The policy requires that players provide their Twitter handles and Facebook account links to the Athletic Department and public relations groups within the department monitor the accounts, Ablauf said. He added that they do not request password information or “behind the scenes access” to any social media accounts.

Ablauf said the policy seems to have worked well so far, and there haven’t been any social media gaffes with student athletes this fall. He hopes the policy will also educate students about the importance of building their own brand via social media.

“We try to use it more as an educational process. We want to educate them about what is good and what is poor in terms of how you handle yourself in social media,” Ablauf said. “Whether you believe it or not, the companies that will look to hire and employ you in the future are looking at your social media activity.”

The new policy comes in the wake of several incidents involving athletes on Twitter. Last spring, wide receiver Roy Roundtree and linebacker Kenny Demens violated NCAA recruiting rules by tweeting their support to a new University commit, linebacker Mike McCray, before National Signing Day.
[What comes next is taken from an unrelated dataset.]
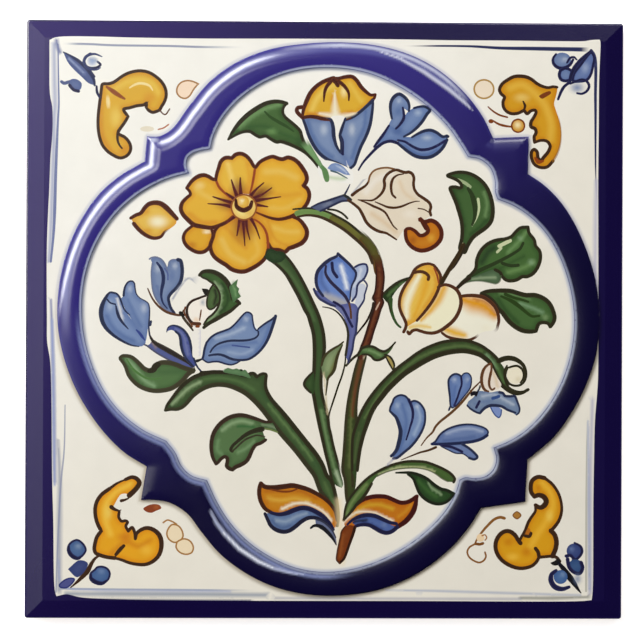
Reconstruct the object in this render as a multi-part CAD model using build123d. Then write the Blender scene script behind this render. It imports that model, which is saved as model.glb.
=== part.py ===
"""A square glazed wall tile, pressed in one piece: a flat panel with a sloped blue rim, a raised
barbed-quatrefoil moulding standing on the panel, and shallow keying grooves in the unglazed back.

Row frame, millimetres: the tile lies on its back, +Z up out of the glazed face, +Y towards the top
of the picture, origin at the middle of the back.
"""

import os

from build123d import *

# ---- driving dimensions -------------------------------------------------------------------
SIDE = 150.0  # edge length, over the glaze
BODY = 8.0  # thickness at the flat panel
RIM_WIDTH = 4.5  # plan width of the sloped rim
RIM_DROP = 0.9  # how far the rim falls from the panel to the tile's edge
ARRIS = 0.5  # rounding of the rim where it turns down into the sides
CORNER = 0.7  # rounding of the four upright corners
FOOT = 0.3  # rounding of the lower edges
MOULDING = 1.7  # height of the quatrefoil moulding over the panel
MOULDING_FOOT = 0.3  # it starts this far inside the body, so that the two fuse
CREST = 1.25  # rounding of the moulding's upper edges
KEY_COUNT = 6  # grooves in the back
KEY_WIDTH = 9.0
KEY_PITCH = 21.0
KEY_DEPTH = 0.7
KEY_MARGIN = 13.0  # plain land between the groove ends and the tile's edge

# ---- plan of the moulding, as drawn on the tile -------------------------------------------
# Each run goes from one corner of the outline to the next, clockwise seen from the face.
OUTER = [
    ("top lobe", [(-44.8, 45.8), (-41.6, 45.9), (-38.6, 47.7), (-34.4, 53.3), (-29.5, 59.3), (-22.7, 64.4), (-14.2, 67.8), (-5.1, 69.3), (3.7, 69.7), (13.0, 68.9), (21.6, 66.5), (28.6, 62.7), (34.7, 57.4), (39.3, 51.5), (42.1, 45.9)]),
    ("top right barb, upper", [(42.1, 45.9), (51.1, 46.3)]),
    ("top right barb, outer", [(51.1, 46.3), (50.9, 36.9)]),
    ("right lobe", [(50.9, 36.9), (54.9, 34.2), (59.1, 30.0), (62.7, 24.5), (65.8, 17.7), (68.0, 10.5), (68.9, 4.2), (69.0, -1.9), (68.1, -9.2), (65.8, -16.0), (62.3, -22.8), (57.6, -29.3), (51.1, -34.9)]),
    ("bottom right barb, outer", [(51.1, -34.9), (50.5, -45.5)]),
    ("bottom right barb, lower", [(50.5, -45.5), (39.4, -47.1)]),
    ("bottom lobe", [(39.4, -47.1), (36.8, -51.3), (33.0, -56.0), (27.7, -60.7), (21.2, -64.8), (13.7, -67.7), (4.7, -69.1), (-4.6, -68.8), (-12.9, -66.8), (-20.2, -63.2), (-26.2, -58.6), (-30.8, -53.2), (-34.3, -48.7), (-38.6, -46.0), (-42.3, -45.3), (-45.9, -45.3)]),
    ("bottom left barb, outer", [(-45.9, -45.3), (-44.5, -36.9)]),
    ("left lobe", [(-44.5, -36.9), (-50.0, -33.5), (-54.7, -29.0), (-58.9, -23.5), (-62.5, -17.2), (-65.2, -10.2), (-66.8, -2.7), (-67.0, 4.4), (-66.1, 11.7), (-63.9, 19.2), (-60.5, 26.1), (-56.1, 32.0), (-51.4, 36.0), (-48.1, 38.0), (-45.4, 39.5)]),
    ("top left barb, outer", [(-45.4, 39.5), (-44.8, 45.8)]),
]
INNER = [
    ("top lobe", [(-28.9, 42.7), (-28.1, 46.1), (-25.9, 50.4), (-22.6, 54.4), (-18.1, 58.0), (-12.1, 61.1), (-5.1, 62.9), (3.0, 63.2), (10.8, 61.9), (18.1, 58.8), (24.8, 54.4), (30.5, 48.9), (33.5, 44.8), (35.8, 41.1)]),
    ("top right step", [(35.8, 41.1), (38.8, 40.5), (41.4, 38.4), (42.6, 35.1), (42.7, 32.2), (43.3, 30.5)]),
    ("right lobe", [(43.3, 30.5), (47.5, 28.8), (51.9, 25.8), (55.8, 21.6), (58.9, 16.3), (61.2, 10.0), (62.5, 3.3), (62.6, -2.9), (61.5, -9.7), (59.1, -16.4), (55.5, -22.4), (50.8, -27.4), (46.5, -30.2), (42.5, -31.9)]),
    ("bottom right step", [(42.5, -31.9), (43.2, -34.7), (42.5, -37.3), (40.5, -39.1), (37.7, -39.6), (35.4, -39.4), (34.0, -40.0)]),
    ("bottom lobe", [(34.0, -40.0), (32.9, -43.5), (30.2, -48.1), (26.0, -52.6), (20.2, -57.0), (13.4, -60.5), (6.4, -62.6), (-0.4, -63.2), (-6.9, -62.2), (-12.9, -59.7), (-18.7, -55.9), (-23.3, -51.2), (-26.6, -46.2), (-28.2, -43.0), (-29.4, -40.3)]),
    ("bottom left step", [(-29.4, -40.3), (-33.3, -39.1), (-35.9, -36.6), (-37.3, -33.5), (-39.6, -30.5)]),
    ("left lobe", [(-39.6, -30.5), (-45.7, -27.6), (-51.0, -23.4), (-55.3, -17.9), (-58.3, -11.5), (-60.2, -4.8), (-60.9, 1.8), (-60.5, 8.5), (-58.9, 15.1), (-56.1, 21.2), (-52.2, 26.6), (-47.2, 31.1), (-41.7, 34.3), (-37.4, 35.9), (-34.2, 36.6)]),
    ("top left step", [(-34.2, 36.6), (-34.9, 38.5), (-34.6, 40.4), (-33.3, 41.6), (-31.3, 42.3), (-28.9, 42.7)]),
]


def outline(runs, z):
    """One closed wire through the runs: a straight edge where a run has two points, else a smooth one."""
    edges = []
    for _name, points in runs:
        at = [(x, y, z) for x, y in points]
        edges.append(Line(*at) if len(at) == 2 else Spline(*at))
    return Wire(edges)


# ---- body: slab, sloped rim, rounded arrises ----------------------------------------------
slab = Pos(0, 0, (BODY - RIM_DROP) / 2) * Box(SIDE, SIDE, BODY - RIM_DROP)
slab = fillet(slab.edges().filter_by(Axis.Z), CORNER)
low = Pos(0, 0, BODY - RIM_DROP) * RectangleRounded(SIDE, SIDE, CORNER)
top = Pos(0, 0, BODY) * RectangleRounded(SIDE - 2 * RIM_WIDTH, SIDE - 2 * RIM_WIDTH, CORNER)
rim = loft([low.face(), top.face()])
body = slab + rim
arris = body.edges().filter_by(lambda e: abs(e.center().Z - (BODY - RIM_DROP)) < 0.02)
body = fillet(arris, ARRIS)
foot = body.edges().filter_by(lambda e: abs(e.center().Z) < 0.01)
body = fillet(foot, FOOT)

# ---- the moulding: a rounded bead between its two outlines ---------------------------------
z0 = BODY - MOULDING_FOOT
ring = Face(outline(OUTER, z0), [outline(INNER, z0)])
bead = extrude(ring, amount=MOULDING + MOULDING_FOOT, dir=(0, 0, 1))
crest = bead.edges().filter_by(lambda e: abs(e.center().Z - (BODY + MOULDING)) < 0.01)
for radius in (CREST, 1.1, 0.9, 0.7, 0.5):
    try:
        bead = fillet(crest, radius)
        print("moulding rounded by", radius)
        break
    except Exception as problem:
        print("rounding", radius, "failed:", type(problem).__name__)

tile = body + bead

# ---- keying grooves in the back ------------------------------------------------------------
for i in range(KEY_COUNT):
    x = (i - (KEY_COUNT - 1) / 2) * KEY_PITCH
    groove = Pos(x, 0, KEY_DEPTH / 2 - 0.5) * Box(KEY_WIDTH, SIDE - 2 * KEY_MARGIN, KEY_DEPTH + 1.0)
    groove = fillet(groove.edges().filter_by(Axis.Z), 2.5)
    tile = tile - groove

os.makedirs("parts", exist_ok=True)
solid = tile.solid() if len(tile.solids()) == 1 else tile
print("solids", len(tile.solids()), "volume cm3", round(tile.volume / 1000, 2), "box", tile.bounding_box())
export_step(solid, "parts/tile.step")
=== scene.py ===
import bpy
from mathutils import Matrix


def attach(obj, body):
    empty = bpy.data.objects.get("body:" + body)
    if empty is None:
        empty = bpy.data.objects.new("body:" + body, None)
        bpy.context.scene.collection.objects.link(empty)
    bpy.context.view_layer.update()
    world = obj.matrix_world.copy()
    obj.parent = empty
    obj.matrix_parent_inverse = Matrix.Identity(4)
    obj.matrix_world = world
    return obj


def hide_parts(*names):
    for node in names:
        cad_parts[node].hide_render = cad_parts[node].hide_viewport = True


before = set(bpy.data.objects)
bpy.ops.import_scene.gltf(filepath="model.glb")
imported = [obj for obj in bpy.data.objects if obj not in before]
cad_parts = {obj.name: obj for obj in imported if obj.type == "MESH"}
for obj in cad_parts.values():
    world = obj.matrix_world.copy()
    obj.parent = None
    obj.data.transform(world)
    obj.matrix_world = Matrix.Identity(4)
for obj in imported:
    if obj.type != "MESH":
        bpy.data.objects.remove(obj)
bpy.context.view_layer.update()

import math

import bpy
import numpy as np
from mathutils import Matrix, Vector
from mathutils.geometry import delaunay_2d_cdt
from mathutils.kdtree import KDTree

# =============================================================================================
# The tile lies face up. Its face is drawn in drawing units, "px": x to the right, y down, about
# 3.98 px to a millimetre. H takes a px point to millimetres on the tile, middle at the origin.
# =============================================================================================
H = np.array([[2.506277038e-01, 1.343426125e-03, -81.8530955], [7.365576621e-04, -2.509008231e-01, 80.00695484], [-9.820768828e-06, 2.696082301e-06, 1.0]])
HI = np.linalg.inv(H)


def to_mm(p):
    p = np.atleast_2d(np.asarray(p, float))
    q = np.c_[p, np.ones(len(p))] @ H.T
    return q[:, :2] / q[:, 2:]


def to_px(p):
    p = np.atleast_2d(np.asarray(p, float))
    q = np.c_[p, np.ones(len(p))] @ HI.T
    return q[:, :2] / q[:, 2:]


def rgb(text):
    """A hex colour as linear red, green, blue."""
    c = np.array([int(text[i : i + 2], 16) / 255.0 for i in (0, 2, 4)])
    return np.where(c <= 0.04045, c / 12.92, ((c + 0.055) / 1.055) ** 2.4)


# ---- curves -----------------------------------------------------------------------------------
def parse(text):
    points, corner = [], []
    for word in text.split():
        corner.append(word.endswith("*"))
        x, y = word.rstrip("*").split(",")
        points.append((float(x), float(y)))
    return np.array(points), corner


def through(p, wrap=False):
    """A centripetal Catmull-Rom curve through the points, sampled about every 0.8 px."""
    p = np.asarray(p, float)
    keep = np.r_[True, np.hypot(*np.diff(p, axis=0).T) > 1e-6]
    p = p[keep]
    if len(p) < 3 and not wrap:
        n = max(2, int(np.hypot(*(p[-1] - p[0])) / 0.8) + 1)
        return p[0] + (p[-1] - p[0]) * np.linspace(0, 1, n)[:, None]
    if wrap:
        q = np.vstack([p[-1], p, p[0], p[1]])
    else:
        q = np.vstack([2 * p[0] - p[1], p, 2 * p[-1] - p[-2]])
    out = []
    for i in range(len(q) - 3):
        a, b, c, d = q[i : i + 4]
        t1 = max(np.hypot(*(b - a)), 1e-6) ** 0.5
        t2 = t1 + max(np.hypot(*(c - b)), 1e-6) ** 0.5
        t3 = t2 + max(np.hypot(*(d - c)), 1e-6) ** 0.5
        n = max(1, int(math.ceil(np.hypot(*(c - b)) / 0.8)))
        t = t1 + (t2 - t1) * (np.arange(n) / n)[:, None]
        a1 = a + (b - a) * t / t1
        a2 = b + (c - b) * (t - t1) / (t2 - t1)
        a3 = c + (d - c) * (t - t2) / (t3 - t2)
        b1 = a1 + (a2 - a1) * t / t2
        b2 = a2 + (a3 - a2) * (t - t1) / (t3 - t1)
        out.append(b1 + (b2 - b1) * (t - t1) / (t2 - t1))
    if not wrap:
        out.append(q[-2][None])
    return np.vstack(out)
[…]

Ablauf said Roundtree was not aware that he was in violation of NCAA rules, since the new recruit was a friend of his. He highlighted the incident as an example of how the policy can help educate student athletes about the relationship between NCAA rules and social media.

“I think that this just puts it more in front of people’s minds when they’re student athletes,” Ablauf said. “Our goal is to continue to educate. Obviously, they’re on the stage, there are things that happen and things that people do that they don’t mean to do it, and … the young man did not know that was an NCAA violation. So that’s why for us it’s all about educating.”
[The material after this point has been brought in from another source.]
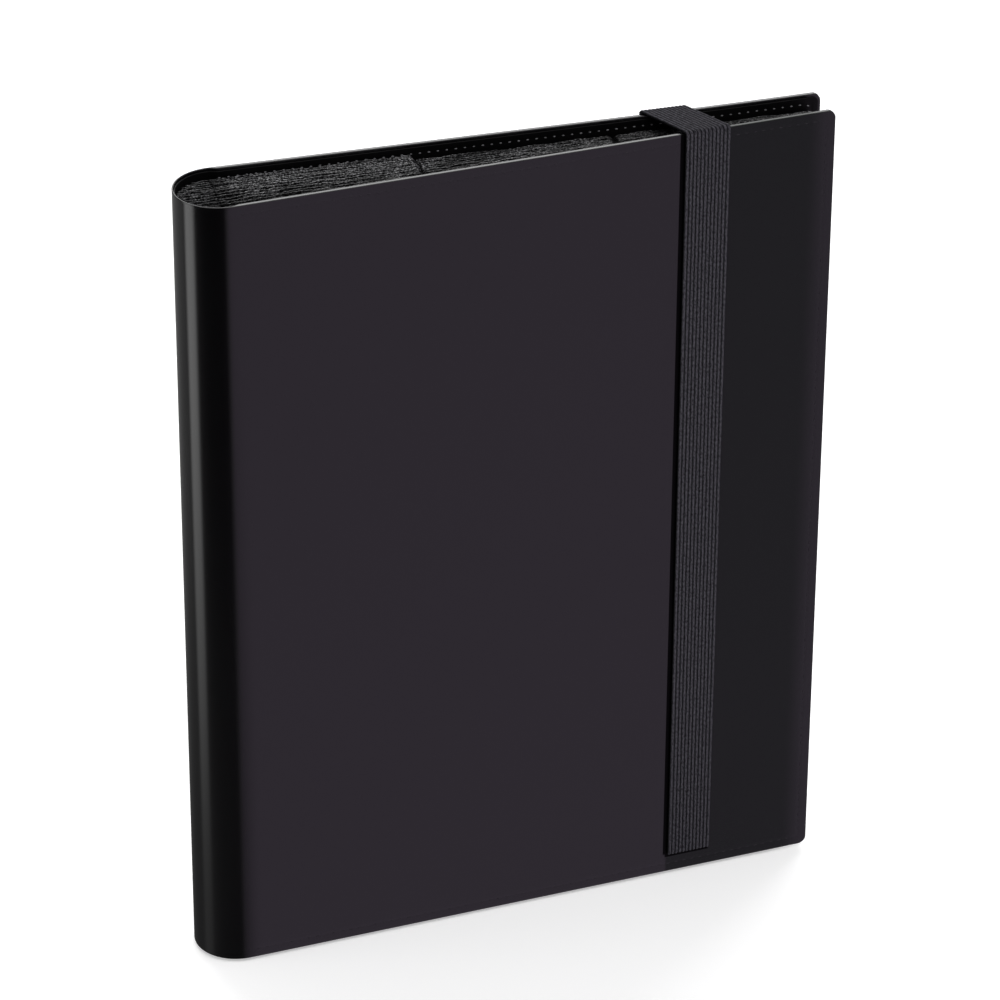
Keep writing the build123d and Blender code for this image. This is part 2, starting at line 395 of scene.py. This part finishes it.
for side, name in ((front, "front"), (back, "back")):
    wrap = cover_layer(
        f"{name}_leatherette",
        side,
        lambda along: 0.0,
        skin_thickness,
        0.0,
        edge_rounding,
        True,
    )
    wrap.data.materials.append(leatherette_finish)
    on_cover(wrap, side)
    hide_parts(f"{name}_cover_skin", "spine_skin")


# --- Linings -----------------------------------------------------------------------------------------
# A thin smooth black sheet is glued over the folded-in edges, one millimetre short of the cover's edge,
# and runs on round the inside of the spine. It is also made in two halves.
lining_inset = 1.0 * mm
lining_depth = 0.4 * mm
glue_gap = 0.02 * mm


def lining():
    finish = Finish("lining", IOR=1.46, Specular_IOR_Level=0.2, Base_Color=(0.0012, 0.0012, 0.0013))
    place, _, _, _ = finish.places()
    fine = finish.noise(place, 3.5, 3.0)
    finish.vary(Roughness=0.42 + fine * 0.12)
    finish.bumped(fine, 0.02 * mm, 0.3)
    return finish.material


lining_finish = lining()
for side, name in ((front, "front"), (back, "back")):
    sheet = cover_layer(
        f"{name}_lining",
        side,
        lambda along: skin_thickness(along) + glue_gap,
        lambda along: lining_depth,
        lining_inset,
        0.17 * mm,
        False,
    )
    sheet.data.materials.append(lining_finish)
    on_cover(sheet, side)
    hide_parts(f"{name}_cover_lining", "spine_lining")


# --- Boards ------------------------------------------------------------------------------------------
# A sheet of grey board stiffens each cover, inside the leatherette and its folded-in rim. It follows the
# cover's curl and shows only where the cover is cut.
board_skin = 0.62 * mm
board_thickness = 0.88 * mm
board_rim = 5.2 * mm


def grey_board():
    finish = Finish("grey_board", Roughness=0.9)
    place, _, _, _ = finish.places()
    fibre = finish.noise(place, 1.8, 5.0, 0.7)
    finish.vary(Base_Color=finish.mixed(fibre, (0.30, 0.27, 0.23), (0.50, 0.46, 0.41)))
    finish.bumped(fibre, 0.05 * mm, 0.6)
    return finish.material


board_finish = grey_board()
for side, name in ((front, "front"), (back, "back")):
    board = cover_layer(
        f"{name}_board",
        side,
        lambda along: board_skin,
        lambda along: board_thickness,
        board_rim,
        0.1 * mm,
        False,
        1.0 * mm,
    )
    board.data.materials.append(board_finish)
    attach(board, f"{name}_cover")
    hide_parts(f"{name}_cover_board")


# --- Seams -------------------------------------------------------------------------------------------
# Each cover is sewn round its three free sides, right through, with a twisted polyester thread. The
# stitches lie in the groove they pull, and show on the outer face and on the lining.
stitch_pitch = 3.0 * mm
stitch_width = 0.5 * mm
thread_sink = 0.17 * mm  # how far the outer stitches are pressed into the leatherette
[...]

Other universities also monitor student athlete social media accounts, and some colleges even opt to outsource the task to other organizations. The Universities of North Carolina, Nebraska and Oklahoma universities work with Varsity Monitor, a business that tracks the social media actions of student athletes to ensure they stay within NCAA rules, according to an article in The New York Times.

The University of Florida also works with a company called UDiligence to monitor social media actions of their football players, according to the article.

Kevin Long, CEO of UDiligence, said the business works with about two dozen universities, mostly in the BCS and Division I. The company requires student athletes to download an online application to allow UDiligence to access their Twitter and Facebook posts. The company then uses an automated system with various key words to search through messages posted by athletes and scan for any inappropriate content, specified by the hiring university. The system then updates the schools and athlete of their findings.

Long said the company’s mission is to educate athletes about creating a social media identity that will appeal to employers after graduation. He referred to the incident this fall in which Michigan State University football players tweeted harshly about University quarterback Denard Robinson’s performance in the Alabama season opener.

“Some Michigan State players tweeted thoughts about Denard Robinson, and because of what they tweeted, that is going to be the first thing that comes up and, as a future employer, people are going to take a look at that and think, ‘Is this the type of person we want to be a part of our team?’” Long said.

In its 2012-2013 Student-Athlete Handbook, Michigan State Athletics Department provides social media guidelines, but it does not monitor the social media accounts of their athletes. It holds “random checks” of the accounts and assesses incidents when brought forward.

Ablauf said the Athletic Department does not see the need to bring in an outside organization to monitor student athlete’s social media activity at the University, adding that the public and media also serve as natural monitors of social media messages.

“We’re looking and monitoring these things, but we aren’t the only people looking at them,” Ablauf said. “We have not decided to go down the path of using the company to monitor. Right now we have a pretty decent process in place.”